* _SHORT EXERCISE_:
Copy exactly the lines of the records below, and only those lines, beginning with the line that contains "X_REAR = LOOP_CENTRE_X - LOOP_HALF - WIRE_R" and ending with the line that contains "if empty is".

--- START OF SUPPLIED RECORDS ---

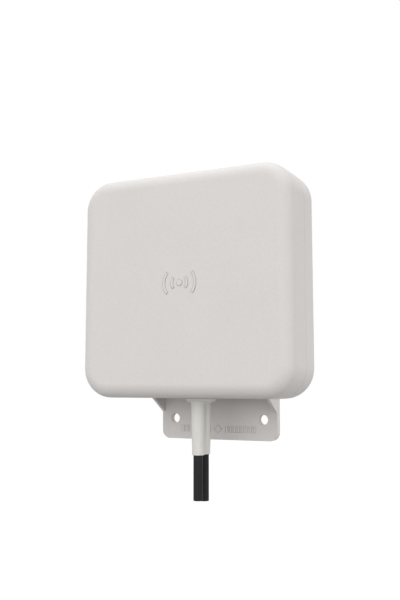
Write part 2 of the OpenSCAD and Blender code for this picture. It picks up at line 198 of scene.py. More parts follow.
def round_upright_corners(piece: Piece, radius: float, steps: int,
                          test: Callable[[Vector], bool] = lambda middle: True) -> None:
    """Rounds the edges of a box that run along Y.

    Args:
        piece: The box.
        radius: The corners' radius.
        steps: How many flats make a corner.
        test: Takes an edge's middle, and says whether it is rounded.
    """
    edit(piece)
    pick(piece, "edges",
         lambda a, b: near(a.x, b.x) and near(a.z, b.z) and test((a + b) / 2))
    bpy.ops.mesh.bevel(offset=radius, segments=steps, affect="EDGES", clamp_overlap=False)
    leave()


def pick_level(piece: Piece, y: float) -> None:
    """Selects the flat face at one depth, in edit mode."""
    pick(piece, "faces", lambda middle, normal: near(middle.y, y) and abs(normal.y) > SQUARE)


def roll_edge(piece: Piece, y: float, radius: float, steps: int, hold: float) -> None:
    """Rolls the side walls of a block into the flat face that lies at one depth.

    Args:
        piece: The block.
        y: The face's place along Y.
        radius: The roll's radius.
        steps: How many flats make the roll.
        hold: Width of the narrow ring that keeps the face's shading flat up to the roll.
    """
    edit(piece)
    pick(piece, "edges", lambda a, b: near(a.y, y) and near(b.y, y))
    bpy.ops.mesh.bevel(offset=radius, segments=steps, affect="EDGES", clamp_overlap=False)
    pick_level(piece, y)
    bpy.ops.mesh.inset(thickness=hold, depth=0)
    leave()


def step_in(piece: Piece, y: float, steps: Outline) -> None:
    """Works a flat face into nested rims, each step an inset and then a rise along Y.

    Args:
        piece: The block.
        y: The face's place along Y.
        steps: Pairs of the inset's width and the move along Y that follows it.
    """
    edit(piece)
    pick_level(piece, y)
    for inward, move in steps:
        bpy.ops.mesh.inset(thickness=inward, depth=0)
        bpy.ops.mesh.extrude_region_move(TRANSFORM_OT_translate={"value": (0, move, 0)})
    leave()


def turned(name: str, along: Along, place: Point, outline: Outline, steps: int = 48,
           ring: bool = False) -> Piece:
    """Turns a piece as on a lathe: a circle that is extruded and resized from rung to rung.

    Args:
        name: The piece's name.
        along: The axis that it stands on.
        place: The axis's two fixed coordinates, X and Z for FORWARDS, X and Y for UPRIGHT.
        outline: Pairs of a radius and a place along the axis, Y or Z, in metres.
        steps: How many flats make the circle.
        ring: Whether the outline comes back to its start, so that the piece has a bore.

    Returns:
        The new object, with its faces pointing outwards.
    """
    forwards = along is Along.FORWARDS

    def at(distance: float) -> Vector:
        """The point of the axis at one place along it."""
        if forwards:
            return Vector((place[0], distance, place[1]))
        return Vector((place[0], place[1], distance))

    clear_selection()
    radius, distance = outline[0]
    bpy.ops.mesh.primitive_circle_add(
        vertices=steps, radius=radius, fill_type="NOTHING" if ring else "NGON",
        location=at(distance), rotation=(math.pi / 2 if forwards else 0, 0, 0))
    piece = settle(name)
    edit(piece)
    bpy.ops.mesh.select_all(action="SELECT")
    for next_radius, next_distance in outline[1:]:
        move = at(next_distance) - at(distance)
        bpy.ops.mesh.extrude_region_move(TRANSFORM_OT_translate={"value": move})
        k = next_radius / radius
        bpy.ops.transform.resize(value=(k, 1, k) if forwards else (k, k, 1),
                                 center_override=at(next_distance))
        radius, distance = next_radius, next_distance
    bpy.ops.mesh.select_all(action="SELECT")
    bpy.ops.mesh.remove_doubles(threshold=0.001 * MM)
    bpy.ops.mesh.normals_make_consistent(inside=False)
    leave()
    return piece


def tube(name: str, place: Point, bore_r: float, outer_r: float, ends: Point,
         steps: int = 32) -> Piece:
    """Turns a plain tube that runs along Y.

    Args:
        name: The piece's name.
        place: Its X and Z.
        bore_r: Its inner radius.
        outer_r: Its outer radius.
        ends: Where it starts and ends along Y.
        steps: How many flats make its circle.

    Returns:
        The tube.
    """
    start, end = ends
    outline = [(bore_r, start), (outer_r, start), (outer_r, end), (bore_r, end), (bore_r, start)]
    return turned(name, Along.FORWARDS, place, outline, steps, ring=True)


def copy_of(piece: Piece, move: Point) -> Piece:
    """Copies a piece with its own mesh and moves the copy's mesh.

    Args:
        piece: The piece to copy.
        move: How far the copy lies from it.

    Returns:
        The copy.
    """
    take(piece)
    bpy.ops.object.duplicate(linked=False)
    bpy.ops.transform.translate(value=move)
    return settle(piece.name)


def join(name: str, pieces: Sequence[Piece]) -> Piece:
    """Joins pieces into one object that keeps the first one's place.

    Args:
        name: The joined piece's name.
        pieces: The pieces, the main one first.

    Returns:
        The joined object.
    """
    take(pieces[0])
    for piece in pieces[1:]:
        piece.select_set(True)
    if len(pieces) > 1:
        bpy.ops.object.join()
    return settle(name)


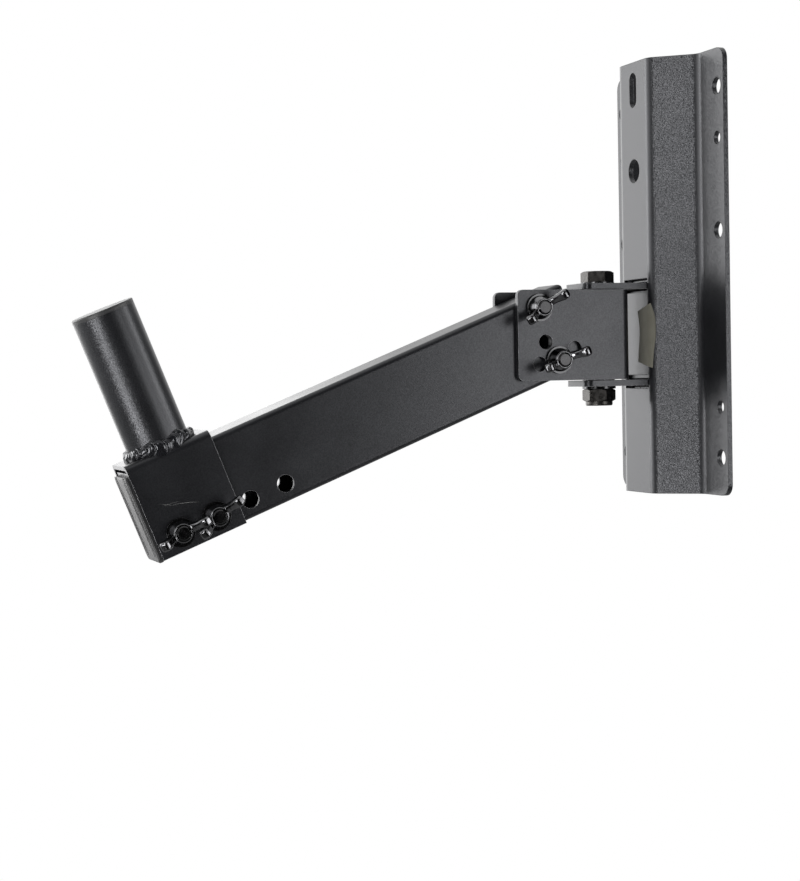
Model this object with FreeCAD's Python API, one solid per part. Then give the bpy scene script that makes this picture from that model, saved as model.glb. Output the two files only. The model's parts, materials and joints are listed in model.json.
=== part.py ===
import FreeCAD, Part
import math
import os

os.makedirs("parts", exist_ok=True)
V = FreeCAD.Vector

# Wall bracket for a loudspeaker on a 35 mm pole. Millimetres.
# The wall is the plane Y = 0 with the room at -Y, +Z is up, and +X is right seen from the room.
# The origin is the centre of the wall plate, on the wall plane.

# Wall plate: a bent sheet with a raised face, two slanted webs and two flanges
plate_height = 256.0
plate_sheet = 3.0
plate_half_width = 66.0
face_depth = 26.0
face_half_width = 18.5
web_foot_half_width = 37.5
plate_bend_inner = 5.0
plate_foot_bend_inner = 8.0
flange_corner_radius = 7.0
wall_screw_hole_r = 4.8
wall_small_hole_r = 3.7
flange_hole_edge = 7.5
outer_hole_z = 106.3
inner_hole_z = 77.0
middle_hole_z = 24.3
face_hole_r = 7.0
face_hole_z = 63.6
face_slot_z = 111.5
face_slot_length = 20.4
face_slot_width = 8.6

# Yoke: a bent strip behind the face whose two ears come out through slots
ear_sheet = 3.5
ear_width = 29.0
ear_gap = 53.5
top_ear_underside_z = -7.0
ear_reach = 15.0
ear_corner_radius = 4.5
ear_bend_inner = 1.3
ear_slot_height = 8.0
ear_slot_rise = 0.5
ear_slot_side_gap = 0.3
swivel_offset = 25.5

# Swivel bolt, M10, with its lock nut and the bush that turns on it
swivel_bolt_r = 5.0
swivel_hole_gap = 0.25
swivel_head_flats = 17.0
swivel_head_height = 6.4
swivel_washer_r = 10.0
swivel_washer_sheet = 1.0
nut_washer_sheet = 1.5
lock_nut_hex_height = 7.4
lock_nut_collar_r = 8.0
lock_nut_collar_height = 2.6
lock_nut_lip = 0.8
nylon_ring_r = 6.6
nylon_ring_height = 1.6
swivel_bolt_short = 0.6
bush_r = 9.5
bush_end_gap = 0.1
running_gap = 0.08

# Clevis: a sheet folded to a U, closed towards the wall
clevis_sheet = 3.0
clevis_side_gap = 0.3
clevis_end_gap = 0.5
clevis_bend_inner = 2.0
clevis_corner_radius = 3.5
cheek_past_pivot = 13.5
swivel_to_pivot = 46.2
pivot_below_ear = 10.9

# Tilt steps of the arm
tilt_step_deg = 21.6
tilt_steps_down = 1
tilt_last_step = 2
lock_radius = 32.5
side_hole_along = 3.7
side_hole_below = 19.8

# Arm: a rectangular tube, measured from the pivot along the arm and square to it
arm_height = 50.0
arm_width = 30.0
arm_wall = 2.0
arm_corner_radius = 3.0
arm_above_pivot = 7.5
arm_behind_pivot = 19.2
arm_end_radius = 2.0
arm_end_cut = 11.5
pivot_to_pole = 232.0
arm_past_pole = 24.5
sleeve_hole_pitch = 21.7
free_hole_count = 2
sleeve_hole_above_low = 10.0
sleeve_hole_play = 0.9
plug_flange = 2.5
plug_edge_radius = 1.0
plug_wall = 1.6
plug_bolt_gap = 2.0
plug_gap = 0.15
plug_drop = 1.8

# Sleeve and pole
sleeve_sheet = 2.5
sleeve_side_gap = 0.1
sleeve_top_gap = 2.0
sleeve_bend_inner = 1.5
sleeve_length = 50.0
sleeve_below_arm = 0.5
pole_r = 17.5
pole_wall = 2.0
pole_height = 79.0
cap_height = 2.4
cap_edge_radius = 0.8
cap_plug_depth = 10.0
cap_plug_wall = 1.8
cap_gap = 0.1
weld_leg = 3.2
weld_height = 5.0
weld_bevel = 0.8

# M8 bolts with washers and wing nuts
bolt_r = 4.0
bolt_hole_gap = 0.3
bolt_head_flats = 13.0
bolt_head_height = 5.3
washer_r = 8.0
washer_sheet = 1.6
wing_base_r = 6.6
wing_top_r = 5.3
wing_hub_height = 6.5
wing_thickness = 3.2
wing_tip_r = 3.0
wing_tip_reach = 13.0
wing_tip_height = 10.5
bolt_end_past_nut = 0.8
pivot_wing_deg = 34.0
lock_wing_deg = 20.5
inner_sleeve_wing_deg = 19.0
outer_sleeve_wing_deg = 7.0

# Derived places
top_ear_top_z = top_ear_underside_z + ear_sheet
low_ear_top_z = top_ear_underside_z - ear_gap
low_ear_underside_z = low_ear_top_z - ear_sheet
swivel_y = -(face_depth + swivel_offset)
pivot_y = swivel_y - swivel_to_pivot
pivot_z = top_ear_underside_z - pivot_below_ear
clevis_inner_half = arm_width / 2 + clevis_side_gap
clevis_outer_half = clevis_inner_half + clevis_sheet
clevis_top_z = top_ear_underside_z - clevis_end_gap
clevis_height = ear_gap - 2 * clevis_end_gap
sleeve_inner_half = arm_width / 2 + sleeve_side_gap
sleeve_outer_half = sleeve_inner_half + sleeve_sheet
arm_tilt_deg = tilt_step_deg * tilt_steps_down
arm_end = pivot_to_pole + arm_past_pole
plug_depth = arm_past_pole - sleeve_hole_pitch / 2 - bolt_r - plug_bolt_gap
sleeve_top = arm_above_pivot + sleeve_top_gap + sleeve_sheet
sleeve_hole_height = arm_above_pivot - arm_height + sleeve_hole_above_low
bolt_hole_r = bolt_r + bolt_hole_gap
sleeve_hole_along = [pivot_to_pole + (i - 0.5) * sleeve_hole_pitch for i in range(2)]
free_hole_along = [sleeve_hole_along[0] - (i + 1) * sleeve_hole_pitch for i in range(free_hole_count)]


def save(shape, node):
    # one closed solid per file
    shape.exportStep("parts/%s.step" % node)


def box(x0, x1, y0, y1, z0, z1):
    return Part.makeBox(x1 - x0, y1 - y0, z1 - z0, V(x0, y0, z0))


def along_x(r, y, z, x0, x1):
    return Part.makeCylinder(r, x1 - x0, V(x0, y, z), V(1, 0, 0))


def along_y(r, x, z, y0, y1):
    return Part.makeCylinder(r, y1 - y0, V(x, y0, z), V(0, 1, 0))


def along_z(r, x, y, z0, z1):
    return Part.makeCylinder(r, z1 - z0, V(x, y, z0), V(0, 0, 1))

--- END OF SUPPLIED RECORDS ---
--- START OF SUPPLIED RECORDS ---

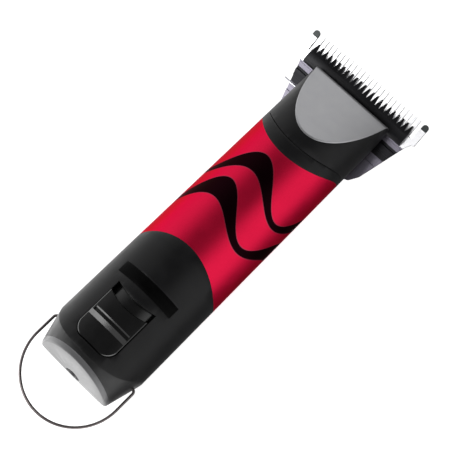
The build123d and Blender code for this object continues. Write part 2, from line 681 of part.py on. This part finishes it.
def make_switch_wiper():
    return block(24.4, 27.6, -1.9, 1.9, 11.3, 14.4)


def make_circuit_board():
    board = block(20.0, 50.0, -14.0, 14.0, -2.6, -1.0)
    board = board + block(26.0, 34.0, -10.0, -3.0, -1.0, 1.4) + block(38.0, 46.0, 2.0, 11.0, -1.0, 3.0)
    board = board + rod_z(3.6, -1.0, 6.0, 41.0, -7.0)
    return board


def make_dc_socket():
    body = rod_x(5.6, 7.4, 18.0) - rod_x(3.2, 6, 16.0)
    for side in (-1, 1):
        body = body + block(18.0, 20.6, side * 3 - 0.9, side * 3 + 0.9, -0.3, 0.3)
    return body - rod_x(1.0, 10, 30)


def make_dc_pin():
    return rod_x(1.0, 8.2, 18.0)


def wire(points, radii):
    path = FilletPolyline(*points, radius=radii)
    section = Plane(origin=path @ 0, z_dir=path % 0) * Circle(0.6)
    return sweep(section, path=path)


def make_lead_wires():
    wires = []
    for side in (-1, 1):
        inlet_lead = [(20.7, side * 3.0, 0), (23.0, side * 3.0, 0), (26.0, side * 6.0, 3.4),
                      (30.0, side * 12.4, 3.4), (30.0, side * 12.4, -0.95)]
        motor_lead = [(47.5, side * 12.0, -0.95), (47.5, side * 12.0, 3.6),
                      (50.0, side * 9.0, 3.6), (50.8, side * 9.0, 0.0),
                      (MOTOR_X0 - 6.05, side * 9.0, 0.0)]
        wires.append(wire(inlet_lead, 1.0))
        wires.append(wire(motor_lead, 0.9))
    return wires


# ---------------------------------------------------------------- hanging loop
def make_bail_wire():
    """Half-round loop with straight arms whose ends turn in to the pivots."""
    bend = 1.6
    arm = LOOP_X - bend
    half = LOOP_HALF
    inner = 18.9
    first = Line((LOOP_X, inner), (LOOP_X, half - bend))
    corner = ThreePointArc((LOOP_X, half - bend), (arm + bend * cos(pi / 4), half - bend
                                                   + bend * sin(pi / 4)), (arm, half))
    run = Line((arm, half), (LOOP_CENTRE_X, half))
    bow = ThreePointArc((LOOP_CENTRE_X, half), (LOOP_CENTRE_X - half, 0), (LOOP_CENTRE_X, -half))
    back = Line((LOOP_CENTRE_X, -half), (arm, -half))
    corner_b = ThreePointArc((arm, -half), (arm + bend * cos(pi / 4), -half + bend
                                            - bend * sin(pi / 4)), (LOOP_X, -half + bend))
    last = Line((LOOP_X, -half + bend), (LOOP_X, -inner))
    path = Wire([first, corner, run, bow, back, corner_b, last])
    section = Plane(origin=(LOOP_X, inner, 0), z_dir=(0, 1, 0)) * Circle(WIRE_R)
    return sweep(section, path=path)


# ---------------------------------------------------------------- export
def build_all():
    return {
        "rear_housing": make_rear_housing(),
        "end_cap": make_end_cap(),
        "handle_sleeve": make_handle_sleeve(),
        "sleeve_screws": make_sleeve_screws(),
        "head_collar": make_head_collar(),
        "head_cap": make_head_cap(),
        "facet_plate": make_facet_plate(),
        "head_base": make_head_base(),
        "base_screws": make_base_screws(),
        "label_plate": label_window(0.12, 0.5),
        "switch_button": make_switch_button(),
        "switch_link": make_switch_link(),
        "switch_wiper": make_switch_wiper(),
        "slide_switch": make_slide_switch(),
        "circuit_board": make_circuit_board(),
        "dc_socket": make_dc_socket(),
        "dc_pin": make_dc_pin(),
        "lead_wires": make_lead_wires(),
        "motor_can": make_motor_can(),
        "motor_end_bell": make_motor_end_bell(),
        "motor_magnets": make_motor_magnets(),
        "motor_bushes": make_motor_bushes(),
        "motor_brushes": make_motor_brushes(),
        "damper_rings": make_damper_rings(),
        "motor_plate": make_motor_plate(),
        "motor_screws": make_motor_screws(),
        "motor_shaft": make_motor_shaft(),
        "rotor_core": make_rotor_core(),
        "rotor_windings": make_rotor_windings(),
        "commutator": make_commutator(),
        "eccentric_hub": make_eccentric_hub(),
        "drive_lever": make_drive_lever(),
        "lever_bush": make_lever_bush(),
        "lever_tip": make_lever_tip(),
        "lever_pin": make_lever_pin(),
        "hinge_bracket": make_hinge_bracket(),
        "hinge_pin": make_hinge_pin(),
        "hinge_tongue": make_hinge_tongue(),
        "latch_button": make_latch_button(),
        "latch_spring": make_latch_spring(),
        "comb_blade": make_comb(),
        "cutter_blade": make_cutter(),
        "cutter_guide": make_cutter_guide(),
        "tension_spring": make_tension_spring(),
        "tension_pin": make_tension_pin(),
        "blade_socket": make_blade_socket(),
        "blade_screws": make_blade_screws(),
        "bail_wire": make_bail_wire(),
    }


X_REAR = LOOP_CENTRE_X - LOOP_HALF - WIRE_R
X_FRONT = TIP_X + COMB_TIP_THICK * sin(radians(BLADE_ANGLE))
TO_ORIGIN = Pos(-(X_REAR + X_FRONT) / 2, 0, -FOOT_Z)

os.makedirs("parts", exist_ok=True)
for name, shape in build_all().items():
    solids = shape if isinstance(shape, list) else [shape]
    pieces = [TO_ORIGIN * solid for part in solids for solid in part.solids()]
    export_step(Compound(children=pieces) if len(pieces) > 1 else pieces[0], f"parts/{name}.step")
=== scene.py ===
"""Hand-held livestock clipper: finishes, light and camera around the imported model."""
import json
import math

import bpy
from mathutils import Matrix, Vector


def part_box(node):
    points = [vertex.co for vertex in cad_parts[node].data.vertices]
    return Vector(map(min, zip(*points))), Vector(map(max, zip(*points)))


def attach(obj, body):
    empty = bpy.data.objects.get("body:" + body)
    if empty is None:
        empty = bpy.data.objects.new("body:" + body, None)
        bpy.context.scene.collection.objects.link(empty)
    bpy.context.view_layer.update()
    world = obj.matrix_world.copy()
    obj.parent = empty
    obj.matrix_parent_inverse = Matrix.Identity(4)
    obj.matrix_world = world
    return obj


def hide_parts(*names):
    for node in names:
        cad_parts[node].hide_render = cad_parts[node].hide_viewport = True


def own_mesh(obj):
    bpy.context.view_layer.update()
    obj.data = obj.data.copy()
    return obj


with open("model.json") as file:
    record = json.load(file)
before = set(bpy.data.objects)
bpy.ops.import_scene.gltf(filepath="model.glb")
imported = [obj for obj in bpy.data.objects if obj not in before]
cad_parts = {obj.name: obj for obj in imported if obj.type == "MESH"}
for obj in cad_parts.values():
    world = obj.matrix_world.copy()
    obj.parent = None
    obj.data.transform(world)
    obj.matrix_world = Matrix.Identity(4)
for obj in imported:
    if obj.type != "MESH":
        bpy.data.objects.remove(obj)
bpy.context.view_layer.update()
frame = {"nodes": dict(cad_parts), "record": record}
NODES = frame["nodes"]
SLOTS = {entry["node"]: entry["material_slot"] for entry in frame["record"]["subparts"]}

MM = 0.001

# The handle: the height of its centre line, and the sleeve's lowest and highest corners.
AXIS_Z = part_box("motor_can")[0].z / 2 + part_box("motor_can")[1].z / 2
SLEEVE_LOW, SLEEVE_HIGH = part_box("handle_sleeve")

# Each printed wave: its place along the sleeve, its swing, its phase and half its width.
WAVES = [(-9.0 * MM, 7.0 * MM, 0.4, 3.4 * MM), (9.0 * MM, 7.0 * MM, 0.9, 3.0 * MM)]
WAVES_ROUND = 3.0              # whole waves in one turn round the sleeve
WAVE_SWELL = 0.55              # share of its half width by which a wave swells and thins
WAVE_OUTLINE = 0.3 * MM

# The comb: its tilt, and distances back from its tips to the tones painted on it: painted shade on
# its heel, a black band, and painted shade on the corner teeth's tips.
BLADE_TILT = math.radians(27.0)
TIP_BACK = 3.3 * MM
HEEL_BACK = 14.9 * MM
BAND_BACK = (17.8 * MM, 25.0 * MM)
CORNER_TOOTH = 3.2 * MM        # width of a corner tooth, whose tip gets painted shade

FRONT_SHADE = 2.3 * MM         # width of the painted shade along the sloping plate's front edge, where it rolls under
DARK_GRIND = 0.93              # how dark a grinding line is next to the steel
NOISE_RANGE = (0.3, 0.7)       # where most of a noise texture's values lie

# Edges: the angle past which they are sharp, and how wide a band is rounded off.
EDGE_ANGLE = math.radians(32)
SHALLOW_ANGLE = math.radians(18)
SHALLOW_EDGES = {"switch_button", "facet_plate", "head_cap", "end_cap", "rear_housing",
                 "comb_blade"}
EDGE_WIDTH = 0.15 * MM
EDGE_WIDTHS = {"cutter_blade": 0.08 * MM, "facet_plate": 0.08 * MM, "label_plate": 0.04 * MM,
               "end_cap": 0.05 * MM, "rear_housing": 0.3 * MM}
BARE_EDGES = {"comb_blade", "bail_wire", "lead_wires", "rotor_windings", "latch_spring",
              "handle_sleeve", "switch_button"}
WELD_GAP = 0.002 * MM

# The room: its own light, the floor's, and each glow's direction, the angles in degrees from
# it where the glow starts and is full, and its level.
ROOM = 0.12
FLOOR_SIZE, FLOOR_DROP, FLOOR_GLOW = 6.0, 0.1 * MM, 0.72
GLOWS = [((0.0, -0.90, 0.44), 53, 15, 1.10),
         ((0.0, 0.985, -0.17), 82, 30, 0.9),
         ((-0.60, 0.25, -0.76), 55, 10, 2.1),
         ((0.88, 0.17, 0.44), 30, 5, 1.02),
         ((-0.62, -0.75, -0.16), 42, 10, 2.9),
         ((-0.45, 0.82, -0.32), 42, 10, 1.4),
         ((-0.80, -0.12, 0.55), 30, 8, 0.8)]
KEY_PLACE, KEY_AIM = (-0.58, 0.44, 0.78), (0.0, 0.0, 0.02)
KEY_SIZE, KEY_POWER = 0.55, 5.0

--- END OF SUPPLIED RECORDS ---
--- START OF SUPPLIED RECORDS ---

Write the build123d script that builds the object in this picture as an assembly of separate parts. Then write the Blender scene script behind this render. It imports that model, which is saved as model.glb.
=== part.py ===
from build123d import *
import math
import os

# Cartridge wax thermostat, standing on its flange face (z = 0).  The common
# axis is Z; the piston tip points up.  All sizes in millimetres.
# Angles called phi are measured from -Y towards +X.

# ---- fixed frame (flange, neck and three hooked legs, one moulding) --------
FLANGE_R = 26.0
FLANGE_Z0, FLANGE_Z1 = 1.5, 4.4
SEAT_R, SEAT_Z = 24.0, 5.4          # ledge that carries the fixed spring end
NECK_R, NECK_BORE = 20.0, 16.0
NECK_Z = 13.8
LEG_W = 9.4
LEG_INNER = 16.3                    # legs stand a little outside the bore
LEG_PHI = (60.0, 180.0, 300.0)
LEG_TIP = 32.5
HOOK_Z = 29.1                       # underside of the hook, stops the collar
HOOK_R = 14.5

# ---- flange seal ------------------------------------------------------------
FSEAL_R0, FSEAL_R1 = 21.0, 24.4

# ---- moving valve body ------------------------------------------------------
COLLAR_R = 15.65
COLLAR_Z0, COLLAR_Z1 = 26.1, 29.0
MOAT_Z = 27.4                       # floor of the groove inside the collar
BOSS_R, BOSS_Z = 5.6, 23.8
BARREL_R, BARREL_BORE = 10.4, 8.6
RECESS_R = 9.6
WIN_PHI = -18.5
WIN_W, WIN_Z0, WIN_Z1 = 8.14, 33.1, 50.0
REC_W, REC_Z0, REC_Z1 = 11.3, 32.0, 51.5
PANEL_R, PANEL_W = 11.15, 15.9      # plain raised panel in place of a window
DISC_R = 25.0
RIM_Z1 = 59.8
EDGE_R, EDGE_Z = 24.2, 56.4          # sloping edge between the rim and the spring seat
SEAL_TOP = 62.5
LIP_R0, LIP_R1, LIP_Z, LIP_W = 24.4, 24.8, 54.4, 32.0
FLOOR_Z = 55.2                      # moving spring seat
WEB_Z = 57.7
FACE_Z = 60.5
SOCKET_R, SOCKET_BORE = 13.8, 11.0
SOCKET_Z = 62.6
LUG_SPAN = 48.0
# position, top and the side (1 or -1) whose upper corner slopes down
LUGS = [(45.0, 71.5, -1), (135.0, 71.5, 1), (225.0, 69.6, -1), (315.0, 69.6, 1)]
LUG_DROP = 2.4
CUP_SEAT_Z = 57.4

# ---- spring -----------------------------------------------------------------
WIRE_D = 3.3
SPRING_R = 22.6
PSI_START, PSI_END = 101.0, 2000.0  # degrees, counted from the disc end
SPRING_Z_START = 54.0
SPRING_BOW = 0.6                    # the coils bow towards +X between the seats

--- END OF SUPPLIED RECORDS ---

* _TASK RESULT_:
X_REAR = LOOP_CENTRE_X - LOOP_HALF - WIRE_R
X_FRONT = TIP_X + COMB_TIP_THICK * sin(radians(BLADE_ANGLE))
TO_ORIGIN = Pos(-(X_REAR + X_FRONT) / 2, 0, -FOOT_Z)

os.makedirs("parts", exist_ok=True)
for name, shape in build_all().items():
    solids = shape if isinstance(shape, list) else [shape]
    pieces = [TO_ORIGIN * solid for part in solids for solid in part.solids()]
    export_step(Compound(children=pieces) if len(pieces) > 1 else pieces[0], f"parts/{name}.step")
=== scene.py ===
"""Hand-held livestock clipper: finishes, light and camera around the imported model."""
import json
import math

import bpy
from mathutils import Matrix, Vector


def part_box(node):
    points = [vertex.co for vertex in cad_parts[node].data.vertices]
    return Vector(map(min, zip(*points))), Vector(map(max, zip(*points)))


def attach(obj, body):
    empty = bpy.data.objects.get("body:" + body)
    if empty is None:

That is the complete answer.